Oregon’s Education Department is promoting a training program that will offer a toolkit to help teachers “develop an anti-racist math practice.”

As noted in a newsletter sent by the department, middle school teachers are encouraged to register for a Feb. 21 course titled “A Pathway to Equitable Math Instruction,” which they say is designed to help them make use of “key tools for engagement [and] strategies to improve equitable outcomes for Black, Latinx, and multilingual students.”

According to the toolkit, one of the ways to achieve this goal is by “visiblizing [sic] the toxic characteristics of white supremacy culture with respect to math.” The alleged “toxic characteristics” include, among many others, focusing on getting the right answer, students being required to show their work, and teachers “treating mistakes as problems by equating them with wrongness.”

“Upholding the idea that there are always right and wrong answers perpetuate objectivity as well as fear of open conflict,” the toolkit states in reference to setting the focus on getting the right answer. Instead, teachers are recommended to have students “come up with at least two answers” that might solve the problem, and challenge standardized test questions by justifying other answers other than the right one by “unpacking the assumptions that are made in the problem.”

Teachers are also expected to learn to “distinguish between a mistake and a misunderstanding” because “white supremacy culture shows up in math classrooms when addressing mistakes,” according to the toolkit.

The toolkit links to a workbook titled “Dismantling Racism” for reference.
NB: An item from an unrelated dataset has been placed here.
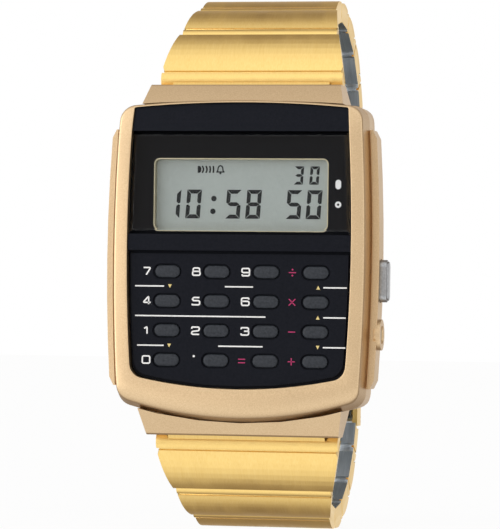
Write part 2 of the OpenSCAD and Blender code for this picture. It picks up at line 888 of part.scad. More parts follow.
// First link, with a wide knuckle round the lug bar
module first_link() {
    start = body_start + bead_r;
    len = first_pitch - start;
    color(yellow_gold) difference() {
        union() {
            translate([0, 0, start]) {
                link_body(len, link_w(0), far_width(0), bead_r + slip, bead_r - web_t);
                link_tongue(len, bead_r + slip);
            }
            across(knuckle_w) {
                circle(knuckle_r);
                translate([0, -neck_t / 2]) square([start, neck_t]);
            }
        }
        across(2 * knuckle_w) circle(bar_r + pin_fit);
        across(2 * knuckle_w) translate([first_pitch, 0]) circle(pin_r + pin_fit);
    }
}

// One of the other links, with its pin in the cheeks
module next_link(i) {
    end_r = i == links - 1 ? end_clear_r : bead_r + slip;
    color(yellow_gold) difference() {
        union() {
            link_body(link_pitch, link_w(i), far_width(i), end_r, -2 * bead_r);
            link_tongue(link_pitch, end_r);
        }
        across(link_w(i) - 2 * notch) circle(pin_r + press_gap);
        across(tongue_w + over) translate([link_pitch, 0]) circle(pin_r + pin_fit);
    }
    color(steel) across(link_w(i) - 2 * notch - 2 * skin) circle(pin_r);
}

// Link i of the upper half, in its place; the first is number 0
module bracelet_link(i) {
    translate([0, pin_at(i)[0], pin_at(i)[1]]) rotate([-turn_of(i), 0, 0])
        if (i == 0) first_link(); else next_link(i);
}

// The bar between the upper half and the clasp, drawn back into the last link's eye
module clasp_bar() {
    color(steel) translate([0, end_pin[0], end_pin[1]]) rotate([0, 90, 0])
        cylinder(h = tongue_w - 2 * skin, r = pin_r, center = true);
}

// A round bar or bore across the watch at a depth and height
module cross_bar(place, w, r) {
    translate([0, place[0], place[1]]) rotate([0, 90, 0]) cylinder(h = w, r = r, center = true);
}

// A flat piece of the clasp, lying along z at a depth
module blade(w, low, high, y) {
    translate([-w / 2, y - sheet_t / 2, low]) cube([w, sheet_t, high - low]);
}

// Slot with round ends that lightens a blade, centred at a height
module blade_slot(z) {
    translate([0, end_pin[0] + cover_h, z]) rotate([90, 0, 0])
        linear_extrude(2 * cover_h) rotate(90) stadium(slot_l, slot_w);
}

// Section of the cover: a shallow channel with round shoulders
module cover_section() {
    half = clasp_w / 2;
    difference() {
        translate([0, cover_out_y - cover_h]) plate_upright(half, cover_h, 2 * sheet_t);
        translate([0, cover_out_y - cover_h - sheet_t]) plate_upright(half - sheet_t, cover_h, sheet_t);
    }
}

// Rectangle from zero up to h with round upper corners
module plate_upright(x, h, r) {
    translate([-x, 0]) square([2 * x, h - r]);
    translate([r - x, 0]) square([2 * (x - r), h]);
    for (i = [-1, 1]) translate([i * (x - r), h - r]) circle(r);
}

// Side view of the cover's walls, in depth and height
module cover_side() {
    rim = cover_out_y - cover_h;
    low = hinge_z - hinge_r - 2 * slip;
    polygon([
        [rim, low], [cover_out_y - sheet_t, low], [cover_out_y, low + sheet_t],
        [cover_out_y, plate_top], [end_pin[0] + eye_r, end_pin[1] + eye_r / 2],
        [end_pin[0], end_pin[1] + eye_r / 2], [rim, end_pin[1]]]);
    translate(end_pin) circle(eye_r);
}

module clasp_cover() {
    low = hinge_z - 2 * hinge_r;
    color(yellow_gold) difference() {
        intersection() {
            translate([0, 0, low]) linear_extrude(end_pin[1] + eye_r + over - low) cover_section();
            sideways(-clasp_w, clasp_w) cover_side();
        }
        translate([sheet_t - clasp_w / 2, 0, plate_top])
            cube([clasp_w - 2 * sheet_t, cover_out_y + over, cover_h]);
        cross_bar([mid_y, hinge_z], 2 * clasp_w, pin_r + press_gap);
        cross_bar(end_pin, 2 * clasp_w, pin_r + pin_fit);
    }
    color(steel) cross_bar([mid_y, hinge_z], clasp_w - 2 * skin, pin_r);
}

module clasp_mid_blade() {
    color(steel) {
        difference() {
            union() {
                blade(blade_w, hinge_z, fold_z, mid_y);
                cross_bar([mid_y, hinge_z], clasp_w - 2 * sheet_t - 2 * hinge_side, hinge_r);
                cross_bar([fold_y, fold_z], 2 * fold_w, fold_r);
            }
            translate([-fold_w / 2 - slip, 0, fold_z - fold_r - 2 * slip])
                cube([fold_w + 2 * slip, cover_out_y, cover_h]);
            cross_bar([mid_y, hinge_z], clasp_w, pin_r + pin_fit);
            cross_bar([fold_y, fold_z], clasp_w, pin_r + press_gap);
            blade_slot((hinge_z + fold_z) / 2);
        }
        cross_bar([fold_y, fold_z], 2 * fold_w - 2 * skin, pin_r);
    }
}

module clasp_end_blade() {
    low = -end_pin[1];
    clear = eye_r + slip;
    color(steel) {
        difference() {
            union() {
                blade(blade_w, low, fold_z, end_y);
                cross_bar([fold_y, fold_z], fold_w, fold_r);
                cross_bar([end_pin[0], low], blade_w, eye_r);
            }
            translate([-tongue_w / 2 - slip, 0, low - cover_h])
                cube([tongue_w + 2 * slip, cover_out_y, cover_h + clear]);
            for (k = [0, 1]) mirror([k, 0, 0])
                translate([fold_w / 2, 0, fold_z - fold_r - 2 * slip])
                    cube([blade_w, cover_out_y, cover_h]);
            cross_bar([fold_y, fold_z], clasp_w, pin_r + pin_fit);
            cross_bar([end_pin[0], low], clasp_w, pin_r + press_gap);
            blade_slot((low + fold_z) / 2);
        }
        cross_bar([end_pin[0], low], blade_w - 2 * skin, pin_r);
    }
}

case_body();
bezel();
face_panel();
display_glass();
display_mask();
lcd_frame();
lcd_cell();
keypad_mat();
zebra_strips();
circuit_board();
module_frame();
battery();
battery_clip();
buzzer();
buzzer_spring();
case_back();
back_gasket();
back_screws();
button_gaskets();
mode_button();
adjust_button();
spring_bar();  // spring_bar_upper
mirror([0, 0, 1]) spring_bar();  // spring_bar_lower
clasp_cover();
clasp_mid_blade();
clasp_end_blade();
for (k = [0 : len(KEYS) - 1]) key_cap(k);
for (i = [0 : links - 1]) union() {
    bracelet_link(i);
    if (i == links - 1) clasp_bar();
}
for (i = [0 : links - 1]) mirror([0, 0, 1]) bracelet_link(i);
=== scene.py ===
import json
import math
import bpy
import bmesh
from mathutils import Matrix, Vector


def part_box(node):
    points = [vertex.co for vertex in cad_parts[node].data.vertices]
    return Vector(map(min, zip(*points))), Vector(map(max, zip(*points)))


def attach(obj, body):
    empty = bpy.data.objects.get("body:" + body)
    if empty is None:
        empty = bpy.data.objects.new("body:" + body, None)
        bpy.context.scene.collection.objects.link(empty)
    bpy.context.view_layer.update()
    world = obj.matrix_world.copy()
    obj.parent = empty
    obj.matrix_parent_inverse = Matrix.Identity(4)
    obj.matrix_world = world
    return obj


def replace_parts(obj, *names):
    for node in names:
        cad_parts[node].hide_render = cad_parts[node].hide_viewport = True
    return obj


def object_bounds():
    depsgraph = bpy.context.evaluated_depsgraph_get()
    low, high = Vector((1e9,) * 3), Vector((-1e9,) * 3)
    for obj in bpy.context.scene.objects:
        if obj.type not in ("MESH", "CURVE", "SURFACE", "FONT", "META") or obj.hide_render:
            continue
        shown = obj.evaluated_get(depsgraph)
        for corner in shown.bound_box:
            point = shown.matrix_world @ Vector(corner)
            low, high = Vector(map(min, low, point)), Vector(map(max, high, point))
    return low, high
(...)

The workbook similarly identifies the belief in objectivity as a characteristic of white supremacy, claiming that it is racist to believe there is such a thing as being objective or neutral, and that one should “assume that everybody has a valid point.”

It’s unclear to what extent teachers are expected to incorporate the workbook into their teaching. One section of the workbook claims that “only white people can be racist in our society, because only white people as a group have that power.”

The newsletter gained media attention amid a heated debate over critical race theory (CRT) and its role in America’s social and cultural institutions. An outgrowth of the European Marxist school of critical theory, the CRT labels the very foundations of the American system, such as rationalism, constitutional law, and legal reasoning, as tools of racial oppression.

Last year, the National Museum of African American History and Culture, which is part of the taxpayer-funded Smithsonian Institute, came under fire because of a display about “whiteness.” The museum suggested that valuing things such as “the nuclear family,” “objective, rational, linear thinking,” and “rigid time schedule” are manifestations of the alleged white culture.